Excel and Dimensionality

One the biggest lessons I have learnt in Excel is that it is a two dimensional tool – rows and columns. At a stretch, we can do three (rows, colums and sheets). However, a lot of the time, we call on it to operate in a more complicated scenarios.

I was once tasked with reviewing a model which calculated the balances of four accounts for around fifty sites. In the short-term, the calculations were done on a six monthly basis. That moved to annual later in the period.

The resulting model was complicated, and very hard to extend. There were errors in the output, but it was difficult to find and correct them. The sites were listed along the rows, with the account balances and dates listed in the columns, with some initial assumptions in the early columns. This had several problems. It was very hard to follow the logic of the model – formula for each period referred to a mixture of the assumptions and previous period. When the model switched from sig monthly to annual, the formulae were inconsistent.

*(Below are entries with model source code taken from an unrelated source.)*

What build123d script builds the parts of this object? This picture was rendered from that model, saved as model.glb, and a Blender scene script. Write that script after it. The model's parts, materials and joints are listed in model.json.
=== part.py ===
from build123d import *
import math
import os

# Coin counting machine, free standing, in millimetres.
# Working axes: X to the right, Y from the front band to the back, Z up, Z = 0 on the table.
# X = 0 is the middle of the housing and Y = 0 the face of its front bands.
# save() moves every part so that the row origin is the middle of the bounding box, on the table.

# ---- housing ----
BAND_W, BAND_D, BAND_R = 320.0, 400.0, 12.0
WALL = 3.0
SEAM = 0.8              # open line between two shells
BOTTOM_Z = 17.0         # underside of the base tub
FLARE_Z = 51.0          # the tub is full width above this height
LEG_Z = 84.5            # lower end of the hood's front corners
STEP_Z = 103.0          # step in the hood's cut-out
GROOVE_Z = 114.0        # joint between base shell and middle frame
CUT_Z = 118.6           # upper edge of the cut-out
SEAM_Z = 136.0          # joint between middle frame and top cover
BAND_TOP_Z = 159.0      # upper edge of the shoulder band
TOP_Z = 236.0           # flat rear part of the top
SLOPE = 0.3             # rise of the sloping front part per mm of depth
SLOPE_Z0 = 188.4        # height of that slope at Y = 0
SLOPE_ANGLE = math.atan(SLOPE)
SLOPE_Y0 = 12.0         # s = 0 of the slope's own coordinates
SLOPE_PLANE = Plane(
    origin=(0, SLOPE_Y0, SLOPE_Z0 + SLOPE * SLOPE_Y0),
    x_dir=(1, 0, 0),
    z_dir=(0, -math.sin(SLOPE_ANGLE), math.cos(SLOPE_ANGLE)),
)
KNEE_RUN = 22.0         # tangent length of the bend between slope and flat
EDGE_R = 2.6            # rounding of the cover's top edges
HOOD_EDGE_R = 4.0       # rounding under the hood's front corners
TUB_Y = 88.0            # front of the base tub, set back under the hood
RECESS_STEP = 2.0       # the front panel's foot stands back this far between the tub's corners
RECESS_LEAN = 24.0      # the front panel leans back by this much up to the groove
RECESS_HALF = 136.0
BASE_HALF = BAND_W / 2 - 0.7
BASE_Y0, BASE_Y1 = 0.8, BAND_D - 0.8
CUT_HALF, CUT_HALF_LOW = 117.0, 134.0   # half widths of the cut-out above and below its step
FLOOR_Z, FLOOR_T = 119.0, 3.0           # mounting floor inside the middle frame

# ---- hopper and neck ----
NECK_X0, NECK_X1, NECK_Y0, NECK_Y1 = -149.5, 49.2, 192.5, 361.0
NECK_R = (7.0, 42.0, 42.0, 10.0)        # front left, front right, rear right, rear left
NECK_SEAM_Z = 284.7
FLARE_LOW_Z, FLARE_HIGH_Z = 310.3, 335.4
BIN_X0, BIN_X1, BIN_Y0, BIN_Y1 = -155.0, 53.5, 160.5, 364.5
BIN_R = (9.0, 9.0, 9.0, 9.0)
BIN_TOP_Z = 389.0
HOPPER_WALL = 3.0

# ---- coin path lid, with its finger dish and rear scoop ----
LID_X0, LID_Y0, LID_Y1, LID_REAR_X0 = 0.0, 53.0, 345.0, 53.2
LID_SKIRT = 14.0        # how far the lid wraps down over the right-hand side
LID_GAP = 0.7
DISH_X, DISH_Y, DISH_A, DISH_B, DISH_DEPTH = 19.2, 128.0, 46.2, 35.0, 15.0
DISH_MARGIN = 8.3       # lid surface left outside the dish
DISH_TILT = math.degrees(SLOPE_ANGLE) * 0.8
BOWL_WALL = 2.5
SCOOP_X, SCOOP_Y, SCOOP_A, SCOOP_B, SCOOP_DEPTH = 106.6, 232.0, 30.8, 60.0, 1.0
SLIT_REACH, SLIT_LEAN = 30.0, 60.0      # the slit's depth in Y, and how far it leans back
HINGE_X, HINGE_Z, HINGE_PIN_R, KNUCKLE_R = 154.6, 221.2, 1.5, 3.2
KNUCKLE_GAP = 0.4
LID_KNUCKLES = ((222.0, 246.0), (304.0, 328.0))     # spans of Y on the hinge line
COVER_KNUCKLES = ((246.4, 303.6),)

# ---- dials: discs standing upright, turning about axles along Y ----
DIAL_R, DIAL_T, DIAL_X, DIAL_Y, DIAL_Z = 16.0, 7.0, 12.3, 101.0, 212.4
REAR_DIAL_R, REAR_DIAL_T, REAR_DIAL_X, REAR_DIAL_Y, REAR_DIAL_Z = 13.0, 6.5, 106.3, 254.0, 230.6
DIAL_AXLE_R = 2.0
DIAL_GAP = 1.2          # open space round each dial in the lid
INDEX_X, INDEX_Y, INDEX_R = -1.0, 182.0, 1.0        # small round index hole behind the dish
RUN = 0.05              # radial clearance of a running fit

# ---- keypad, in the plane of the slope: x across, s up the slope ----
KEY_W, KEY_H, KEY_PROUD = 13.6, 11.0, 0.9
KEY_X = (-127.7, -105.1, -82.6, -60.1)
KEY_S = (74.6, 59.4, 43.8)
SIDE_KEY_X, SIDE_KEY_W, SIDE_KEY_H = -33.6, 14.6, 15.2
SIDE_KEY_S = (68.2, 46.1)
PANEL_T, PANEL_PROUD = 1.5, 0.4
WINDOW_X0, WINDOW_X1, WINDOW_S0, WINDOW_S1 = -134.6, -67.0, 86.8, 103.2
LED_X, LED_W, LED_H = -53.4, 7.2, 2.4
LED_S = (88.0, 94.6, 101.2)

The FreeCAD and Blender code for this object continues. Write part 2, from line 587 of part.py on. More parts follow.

Rather than remedying the model, it was easier to redevelop the model. A better structure was a table with the assumptions on a separate sheet. The calculation/output sheet looked up these results, using a drop down box to select the site. Account balances ran across the columns, with the periods running down the side. Because the layout and calculations were now much simpler, we moved to a monthly basis of calculation, with sums to provide six monthly/annual totals. Charts became easy to include, and were great for finding errors in the assumptions.

By removing one dimension, the result was a more user friendly, accurate, and extendable model.